Création d'un fichier national des auteur·trices de violences intrafamiliales
Dans une interview accordée au magazine Elle le 1er mars dernier, la première ministre Élisabeth Borne a annoncé dans le cadre du plan interministériel « pour l’Égalité entre les femmes et les hommes », la création en novembre prochain, d’un fichier national des auteur·trices de violences intrafamiliales, qui permettra de connaître leurs antécédents de violences en croisant les fichiers des ministères de l’Intérieur et de la Justice. Il permettra de « renforcer la vigilance des forces de l’ordre et d’éviter ces situations », précise Elisabeth Borne auprès du magazine faisant référence aux féminicides dans lesquels les victimes avaient porté plainte pour violences contre leur ex-compagnon.

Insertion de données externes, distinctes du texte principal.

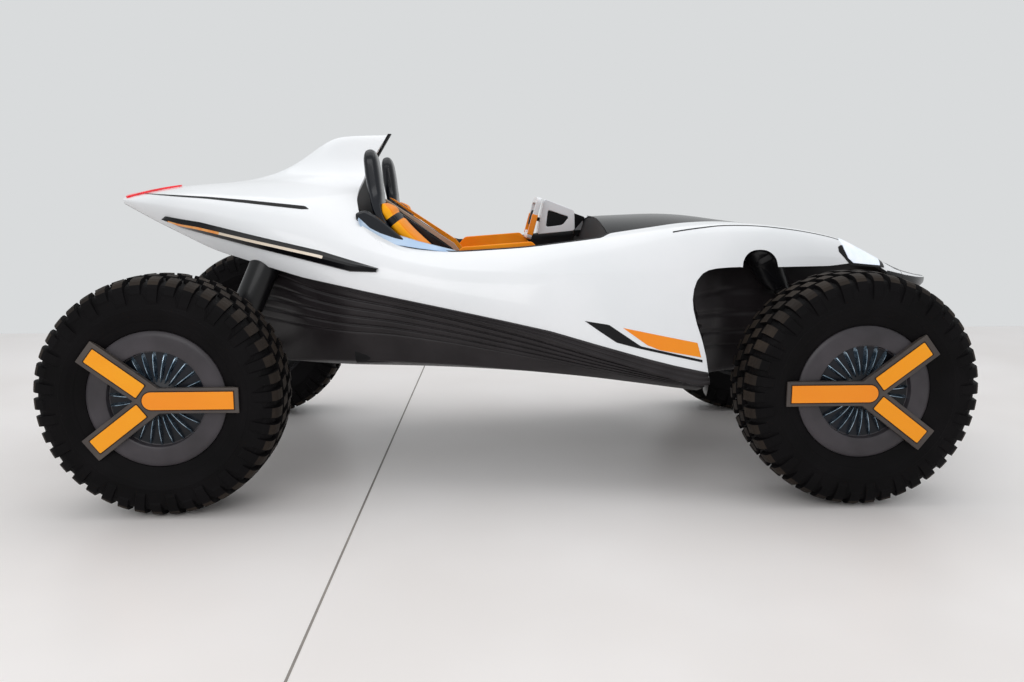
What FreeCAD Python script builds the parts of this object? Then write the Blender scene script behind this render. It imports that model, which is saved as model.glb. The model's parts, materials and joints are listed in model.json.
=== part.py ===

Selon Matignon, les informations suivantes seront accessibles dans ce fichier : les détentions d’armes, les antécédents de violences et les mesures de protection des victimes comme une ordonnance de protection ou le port de bracelet anti-rapprochement. En réalité, cette mesure avait déjà été annoncée par Jean Castex en 2021, alors premier ministre, après la publication d’un rapport de vingt-sept pages pointant l’impressionnante série de défaillances ayant précédé le féminicide de Chahinez Daoud.
Pour rappel, en 2021, 122 femmes sont décédées des suites de violences conjugales. Selon les chiffres du ministère de l’Intérieur, parmi les 39 femmes victimes ayant subi des violences antérieures à leur mort, 25 avaient signalé ces faits aux forces de l’ordre et 21 avaient déjà déposé plainte contre l’auteur des violences.